TOM ELLIOTT: That would've been Malcolm Turnbull back then.
ANGUS TAYLOR: No, it was Scott Morrison.
TOM ELLIOTT: Wasn't it?
ANGUS TAYLOR: No, it was Scott Morrison. Yeah. So we announced that together at Talbingo, up in the Snowy Mountains, and we were just near there today when we announced the environmental approvals.
TOM ELLIOTT: Tell me, I mean, I don’t know how much notice you take of them, but do the Greens, like Adam Bandt who is now the new leader of the Greens federally, do they think this is a good idea?
ANGUS TAYLOR: Well, you'd have to ask them. You'd have to ask them. But I mean, look, I think the great virtue of Snowy is that it is renewable but it's also dispatchable. That means it's there when you want it. I mean, as soon as you need power, you drop the water down. And that's why, as I say, the original Snowy Scheme, which was a joint venture between the New South Wales, Victorian and Federal Governments, Commonwealth Government, was a huge success.
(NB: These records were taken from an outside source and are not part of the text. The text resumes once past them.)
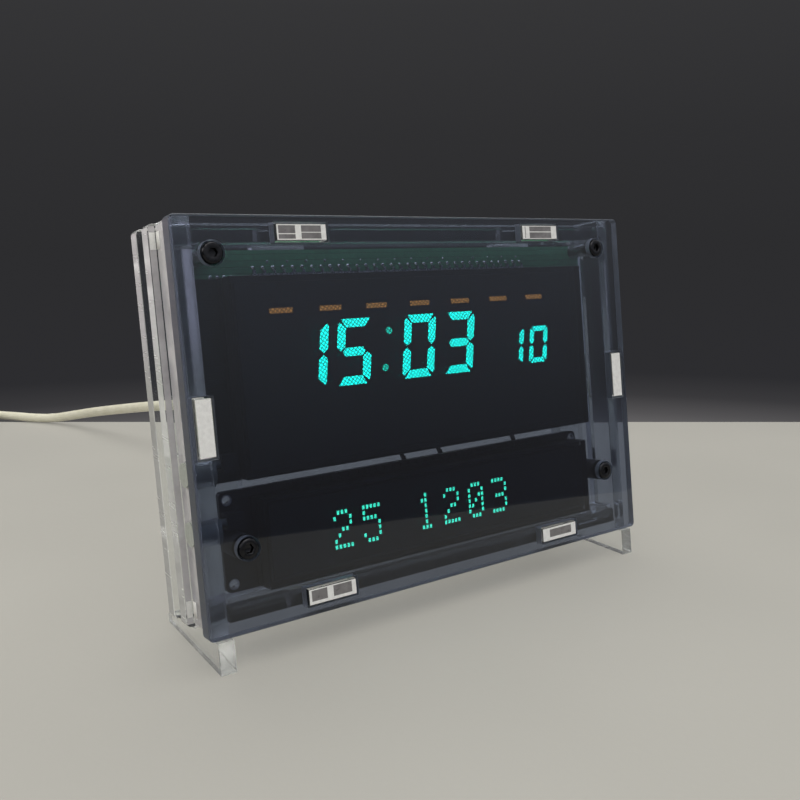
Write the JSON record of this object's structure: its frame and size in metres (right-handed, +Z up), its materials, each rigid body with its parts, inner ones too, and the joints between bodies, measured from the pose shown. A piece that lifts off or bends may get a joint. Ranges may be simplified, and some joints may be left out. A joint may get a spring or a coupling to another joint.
{
  "type": "desk clock",
  "caption": "Desk clock with glowing vacuum fluorescent displays behind a smoked acrylic front, in a clear case that leans on feet, with side buttons and a USB cable",
  "frame": {"origin": "middle of the clock's own box on the table, without its cable", "axes": "+Z up, the display faces -Y, +X to the right as one reads it"},
  "size_m": [0.1674, 0.2836, 0.0769],
  "materials": {
    "smoked_acrylic": "polished smoke-tinted acrylic sheet",
    "clear_acrylic": "clear acrylic sheet with frosted laser-cut edges",
    "frosted_acrylic": "translucent grey, laser-cut edge",
    "black_steel": "black oxide",
    "black_nylon": "matt black nylon",
    "green_board": "dark green solder mask",
    "black_board": "black solder mask",
    "display_glass": "clear glass",
    "anode_plate": "black printed glass plate",
    "bright_steel": "nickel plated",
    "chip_plastic": "black moulding",
    "can_aluminium": "plain",
    "wire_cover": "black insulation",
    "cord_cover": "cream-white soft moulding",
    "tie_band": "black hook-and-loop band"
  },
  "bodies": {
    "clock": {"backup_cell": "bright_steel", "boost_inductor": "chip_plastic", "bottom_panel": "clear_acrylic", "buzzer": "chip_plastic", "cable_tie": "tie_band", "cell_holder": "bright_steel", "clock_chip": "chip_plastic", "date_board": "black_board", "date_display_anode_plate": "anode_plate", "date_display_cover": "display_glass", "date_display_leads": "bright_steel", "date_driver": "chip_plastic", "display_driver": "chip_plastic", "far_plug_grip": "cord_cover", "far_plug_shell": "bright_steel", "front_panel": "smoked_acrylic", "front_screw_bottom_left": "black_steel", "front_screw_bottom_right": "black_steel", "front_screw_top_left": "black_steel", "front_screw_top_right": "black_steel", "inner_back_plate": "clear_acrylic", "input_capacitor": "can_aluminium", "left_side_panel": "clear_acrylic", "link_wire_left": "wire_cover", "link_wire_middle": "wire_cover", "link_wire_right": "wire_cover", "lower_switch": "chip_plastic", "main_board": "green_board", "output_capacitor": "can_aluminium", "post_bottom_left": "black_nylon", "post_bottom_right": "black_nylon", "post_top_left": "clear_acrylic", "post_top_right": "clear_acrylic", "rear_cover": "clear_acrylic", "rear_screw_bottom_left": "black_steel", "rear_screw_bottom_right": "black_steel", "rear_screw_top_left": "black_steel", "rear_screw_top_right": "black_steel", "rear_spacer_bottom_left": "black_nylon", "rear_spacer_bottom_right": "black_nylon", "rear_spacer_top_left": "black_nylon", "rear_spacer_top_right": "black_nylon", "right_side_panel": "clear_acrylic", "time_display_anode_plate": "anode_plate", "time_display_cover": "display_glass", "time_display_leads": "bright_steel", "top_panel": "clear_acrylic", "upper_switch": "chip_plastic", "usb_cable": "cord_cover", "usb_cable_coil": "cord_cover", "usb_cable_tail": "cord_cover", "usb_plug_grip": "cord_cover", "usb_plug_shell": "bright_steel", "usb_socket": "bright_steel", "wifi_module": "black_board", "wifi_shield": "can_aluminium"},
    "lower_button": {"lower_button": "frosted_acrylic"},
    "upper_button": {"upper_button": "frosted_acrylic"}
  },
  "joints": [
    {"name": "lower_button_press", "type": "slide", "parent": "clock", "child": "lower_button", "axis": [1, 0, 0], "range_m": [0, 0.0004], "stiffness_N_per_m": 4000},
    {"name": "upper_button_press", "type": "slide", "parent": "clock", "child": "upper_button", "axis": [1, 0, 0], "range_m": [0, 0.0004], "stiffness_N_per_m": 4000}
  ]
}
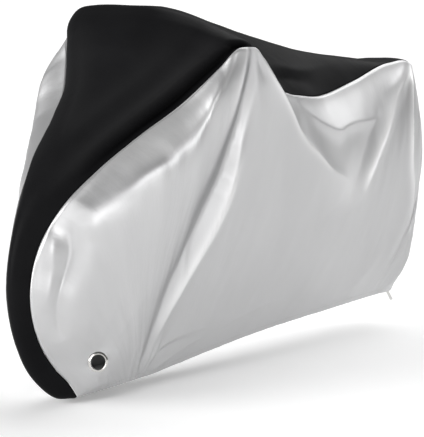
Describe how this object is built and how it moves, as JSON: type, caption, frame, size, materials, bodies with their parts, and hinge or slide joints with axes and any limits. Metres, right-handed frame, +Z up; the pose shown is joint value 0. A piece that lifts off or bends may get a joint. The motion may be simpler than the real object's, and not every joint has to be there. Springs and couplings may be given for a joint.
{
  "type": "bicycle cover",
  "caption": "Fitted bicycle cover of coated cloth, draped as over a bicycle: two silver side panels sewn to a black centre strip, with a round lock eyelet low in each side.",
  "frame": {"origin": "the hang point: under the cloth, over the middle of the handlebar", "axes": "+X towards the rear wheel, +Y to the right side panel, +Z up; the left side panel is at -Y"},
  "size_m": [1.9021, 0.7433, 1.1143],
  "materials": {
    "black_cloth": "coated woven polyester, satin",
    "silver_cloth": "silver-coated woven polyester, semi-gloss",
    "eyelet_metal": "polished nickel plate",
    "strap_webbing": "matt woven tape"
  },
  "bodies": {
    "root": {"centre_strip": "black_cloth", "side_panel_left": "silver_cloth", "side_panel_right": "silver_cloth", "eyelet_left": "eyelet_metal", "eyelet_right": "eyelet_metal", "hem_strap_end": "strap_webbing"}
  },
  "joints": []
}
And importantly, at the time, both Victoria and New South Wales were suffering blackouts and Snowy allowed or gave a fix to that very serious problem of blackouts and it meant that we had more reliable supply. It made a real difference. So, Snowy 2.0, obviously, it's many, many years later but it's an expansion of that original project that gives us that firm reliable supply. But also, it doesn't have emissions associated with it
TOM ELLIOTT: Right.
ANGUS TAYLOR: So there's a lot to like about it.
TOM ELLIOTT: And finally, when does the switch get flicked on? When the Snowy 2.0 actually start working?
ANGUS TAYLOR: It's scheduled to be going in 2025. We're going ahead of schedule at the moment but that was the original schedule. The tunnel work is the main work. There's two existing dams we're using. Again, one of the virtues of the project, its dams are already there, but we've got to build a new tunnel between them and that tunnel boring will begin now that we've got the environmental approvals.
TOM ELLIOTT: Good to hear. Thank you so much for your time.